The People of the State of New York, Respondent, v. Lawrence Folks, Defendant–Appellant.
Lawrence Folks, appellant pro se.
Judgment, Supreme Court, Bronx County (Judith Lieb, J.), rendered July 24, 2013, as amended October 24 and 28, 2013, convicting defendant, after a jury trial, of murder in the second degree and criminal possession of a weapon in the second degree, and sentencing him to an aggregate term of 25 years to life, and order (same court and Justice), entered on or about August 13, 2015, which denied defendant's CPL 440.10 motion to vacate the judgment, unanimously affirmed.
The record supports the court's finding, made after conducting a hearing pursuant to Massiah v. United States (377 U.S. 201  ), that defendant's right to counsel was not violated by recorded phone calls between defendant and his cousin, a cooperating witness, made while defendant was incarcerated pending trial. The witness was not a government agent, and there was no “knowing exploitation by the State of any opportunity to confront the accused without counsel being present” (Maine v. Moulton, 474 U.S. 159, 176 ; see also United States v. Henry, 447 U.S. 264  ). Nothing in the cooperation agreement made the witness an agent of the prosecution; it merely provided that, in return for certain benefits such as assistance with a parole violation, the witness would give truthful testimony about past events. There was not even an implication that collecting new evidence against defendant would benefit the witness in any way. Moreover, the prosecution did nothing to render it likely that the witness would elicit incriminating evidence. Although the prosecutor had asked the witness to record phone calls from persons who had been engaging in possible witness tampering, defendant himself had not spoken to the witness in more than two years, and the prosecutor never suggested or implied that in the event defendant called her she should also record those calls, let alone that she should elicit any evidence. Finally, any error was harmless because the only evidence derived from the calls consisted of minor consciousness-of-guilt evidence that added little to the People's case.
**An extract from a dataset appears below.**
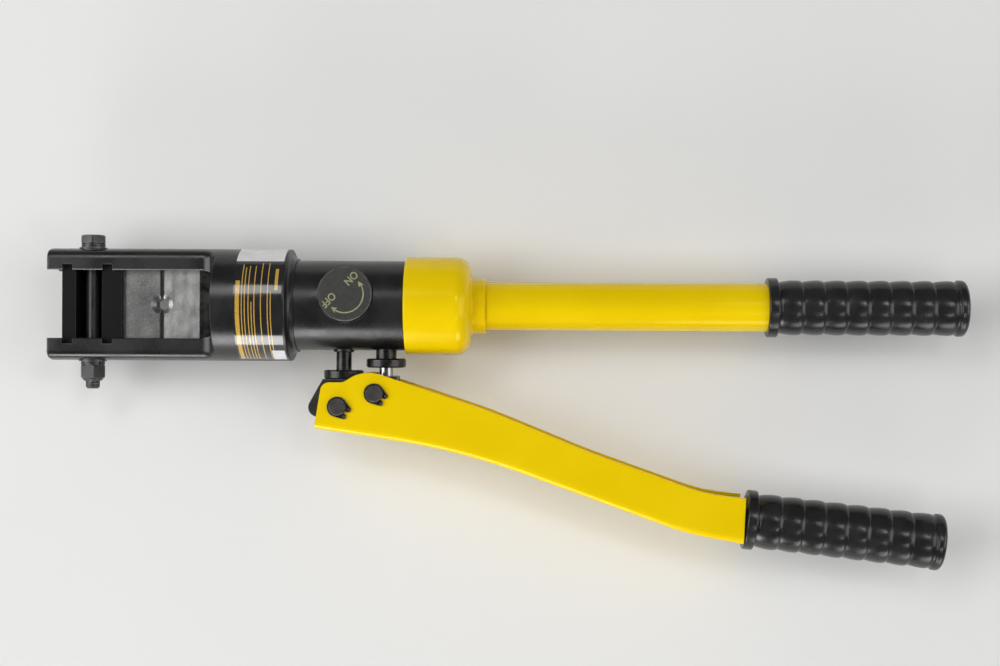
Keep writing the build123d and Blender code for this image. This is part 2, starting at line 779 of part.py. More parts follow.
def make_gland():
    bore = plunger_d / 2 + running_gap
    flange_r = gland_d / 2
    neck_r = gland_neck_d / 2 - press_gap
    bottom = gland_face - gland_height
    return turned((bottom, bore), (bottom, flange_r, 0.8), (gland_face, flange_r, 0.8), (gland_face, neck_r),
                  (gland_top, neck_r, 0.3), (gland_top, bore), axis="Y", at=plunger_at)


def make_plunger_seal():
    outer = gland_neck_d - 2 * press_gap
    inner = plunger_d + 2 * running_gap
    return ring(outer, inner, gland_top + 0.05, gland_top + plunger_seal_height - 0.05, axis="Y", at=plunger_at)


# Pump lever
def raised(points, height):
    """The corners of a line of straight runs moved sideways by height, to the left of its direction."""
    shifted = []
    for (ax, ay), (bx, by) in zip(points, points[1:]):
        run = hypot(bx - ax, by - ay)
        nx, ny = -(by - ay) / run * height, (bx - ax) / run * height
        shifted.append(((ax + nx, ay + ny), (bx + nx, by + ny)))
    corners = [shifted[0][0]]
    for (a, b), (c, d) in zip(shifted, shifted[1:]):
        across = (b[0] - a[0]) * (d[1] - c[1]) - (b[1] - a[1]) * (d[0] - c[0])
        share = ((c[0] - a[0]) * (d[1] - c[1]) - (c[1] - a[1]) * (d[0] - c[0])) / across
        corners.append((a[0] + share * (b[0] - a[0]), a[1] + share * (b[1] - a[1])))
    return corners + [shifted[-1][1]]


slope = radians(lever_grip_slope)
grip_start = (lever_grip_x, lever_grip_y)
channel_rear = (lever_grip_x - channel_end_gap * cos(slope), lever_grip_y - channel_end_gap * sin(slope))
end_slope = radians(channel_end_slope)
rise = (-sin(end_slope) * channel_end_height / 2, cos(end_slope) * channel_end_height / 2)
end_top = (channel_rear[0] + rise[0], channel_rear[1] + rise[1])
end_bottom = (channel_rear[0] - rise[0], channel_rear[1] - rise[1])
web_line = [front_bottom, belly, tail_lower, end_bottom]


def make_channel():
    upper = [(*tail_upper, tail_upper_round), (*back_upper, back_round), (*shoulder, shoulder_round),
             (*hump, hump_round), (*dip, dip_round), (*front_top, front_round)]
    lower = [front_bottom, (*belly, belly_round), (*tail_lower, tail_lower_round), end_bottom]
    body = extrude(outline(*lower, end_top, *upper), channel_half, both=True)
    under = [edge for edge in body.edges() if is_web_edge(edge, channel_half, 0)]
    body = fillet(under, bend_round)

    inner = raised(web_line, sheet)
    front = along(inner[0], inner[1], -over_cut)
    rear = along(inner[-1], inner[-2], -over_cut)
    high = hump[1] + over_cut
    hollow = extrude(outline(front, (*inner[1], belly_round - sheet), (*inner[2], tail_lower_round + sheet), rear,
                             (rear[0], high), (front[0], high)), channel_half - sheet, both=True)
    inner_edges = [edge for edge in hollow.edges() if is_web_edge(edge, channel_half - sheet, sheet)]
    body -= fillet(inner_edges, bend_round - sheet)

    foot = pin_foot()
    run = along(foot, belly, notch_behind_pin)
    length = 2 * hypot(run[0] - front_bottom[0], run[1] - front_bottom[1])
    turn = degrees(atan2(belly[1] - front_bottom[1], belly[0] - front_bottom[0]))
    notch = extrude(RectangleRounded(length, 2 * (channel_half - sheet), notch_round), 3 * sheet, both=True)
    body -= Pos(*front_bottom, 0) * Rot(0, 0, turn) * Rot(90, 0, 0) * notch
    for x, y in ((fulcrum_x, fulcrum_y), (drive_x, drive_y)):
        body -= bar(pin_d + 2 * press_gap, -2 * channel_half, 2 * channel_half, axis="Z", at=(x, y, 0))
    return body


def is_web_edge(edge, half, height):
    """Whether an edge lies along the channel's web, at half the width and at a height above its outside."""
    middle = edge @ 0.5
    if abs(abs(middle.Z) - half) > 1e-4:
        return False
    if abs((edge @ 0).Z - (edge @ 1).Z) > 1e-4:
        return False
    line = raised(web_line, height) if height else web_line
    tangent = edge % 0.5
    if abs(tangent.X) < 0.8:
        return False
    return middle.Y < line_level(line, middle.X) + 8


def line_level(line, x):
    """The height of a line of straight runs at x, its end runs carried on."""
    pairs = list(zip(line, line[1:]))
    for (ax, ay), (bx, by) in pairs:
        if x <= bx or (bx, by) == line[-1]:
            return ay + (by - ay) * (x - ax) / (bx - ax)


def pin_foot():
    """The point on the outside of the web that lies straight below the fulcrum pin."""
    (ax, ay), (bx, by) = front_bottom, belly
    run = hypot(bx - ax, by - ay)
    ux, uy = (bx - ax) / run, (by - ay) / run
    distance = (fulcrum_x - ax) * ux + (fulcrum_y - ay) * uy
    return ax + distance * ux, ay + distance * uy


def make_pin(x, y):
    radius = pin_d / 2
    groove_r = circlip_groove_d / 2
    inner = channel_half
    outer = channel_half + circlip_thickness + 0.1
    half = [(inner, radius), (inner, groove_r), (outer, groove_r), (outer, radius), (pin_end, radius, 0.6), (pin_end, 0)]
    mirrored = [(-corner[0], *corner[1:]) for corner in reversed(half)]
    return turned(*mirrored, *half, axis="Z", at=(x, y, 0))


def make_circlips(x, y):
    """The two external circlips of a pin: a ring that widens towards two ears."""
    inner_r = circlip_groove_d / 2 + press_gap
    outer_r = inner_r + circlip_width
    ears = [Rot(0, 0, side * circlip_opening / 2) * Pos(circlip_ear_at, 0) for side in (-1, 1)]
    face = Circle(outer_r).face()
    for ear in ears:
        face += make_hull([*Circle(outer_r).edges(), *(ear * Circle(circlip_ear)).edges()])
    face -= Circle(inner_r)
    for ear in ears:
        face -= ear * Circle(circlip_hole_d / 2)
    face -= Pos(circlip_ear_at, 0) * Rectangle(2 * circlip_ear_at - 2 * circlip_gap, circlip_gap)
    clip = extrude(Rot(0, 0, circlip_turn) * face, circlip_thickness)
    top = Pos(x, y, channel_half + 0.05) * clip
    return [top, Pos(x, y, -channel_half - 0.05 - circlip_thickness) * clip]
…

The court properly declined to submit to the jury the issue of whether the cooperating witness was an accomplice, whose testimony would thus require corroboration (see CPL 60.22), because there was no reasonable view of the evidence to support such a charge. Although the witness promoted, and expected to benefit from, a drug transaction between defendant and the victim, who was the witness's boyfriend, defendant's assertion that she may have known that the victim would be robbed or killed is purely speculative (see e.g. People v. Martinez, 59 AD3d 361 [1st Dept 2009], lv denied 12 NY3d 917  ). Furthermore, an accomplice charge was not warranted by the fact that, among other benefits, the cooperation agreement protected the witness from prosecution for the murder. The record does not reveal that any evidence connecting her to that crime ever developed, and that provision of the agreement ultimately proved unnecessary.
The verdict was not against the weight of the evidence (see People v. Danielson, 9 NY3d 342, 348  ). There is no basis for disturbing the jury's credibility determinations.
We have considered and rejected defendant's pro se ineffective assistance of counsel claim on the merits (see People v. Benevento, 91 N.Y.2d 708, 713–714 ; Strickland v. Washington, 466 U.S. 668  ). Defendant's remaining pro se claims are unpreserved, and we decline to review them in the interest of justice. As an alternative holding, we reject them on the merits.